Question

A lens is made of flint glass (refractive index $=1.5$ ). When the lens is immersed in a liquid of refractive index $1.25$, the focal length :

• A. increases by a factor of 1.25
• B. increases by a factor of 2.5
• C. increases by a factor of 1.2
• D. decreases by a factor of 1.2

Answer 1

Answer: (B)

increases by a factor of 2.5

Answer 2

Lens-maker's formula is given by $\frac{1}{f}=\left(_{a} \mu_{g}-1\right)\left(\frac{1}{R_{1}}-\frac{1}{R_{2}}\right)\,\,\, ...(i)$ where ${ }_{ a } \mu_{ g }$ is refractive index of glass w.r.t. air, $R_{1}$ and $R_{2}$ are radii of curvature of two surfaces of lens and $f$ is focal length of the lens. If the lens is immersed in a liquid of refractive index $\mu_{1}$ then $\frac{1}{f_{1}}=\left(_{1} \mu_{g}-1\right)\left(\frac{1}{R_{1}}-\frac{1}{R_{2}}\right)\,\,\, ...(ii)$ Here, ${ }_{1} \mu_{g}$ is refractive index of glass w.r.t. liquid.

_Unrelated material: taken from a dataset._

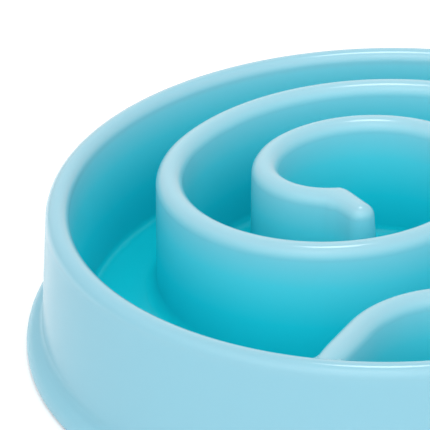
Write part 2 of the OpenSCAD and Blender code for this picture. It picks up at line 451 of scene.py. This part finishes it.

Dividing E (i) by E (ii), we have $\frac{f_{1}}{f}=\frac{\left({ }_{a} \mu_{g}-1\right)}{\left({ }_{1} \mu_{g}-1\right)}$ $\Rightarrow \frac{ f _{1}}{ f }=\left(\frac{1.5-1}{\frac{1.5}{1.25}-1}\right)$ $\Rightarrow \frac{ f _{1}}{ f }=\frac{0.5 \times 1.25}{0.25}=2.5$ Hence, focal length increases by a factor of $2.5$.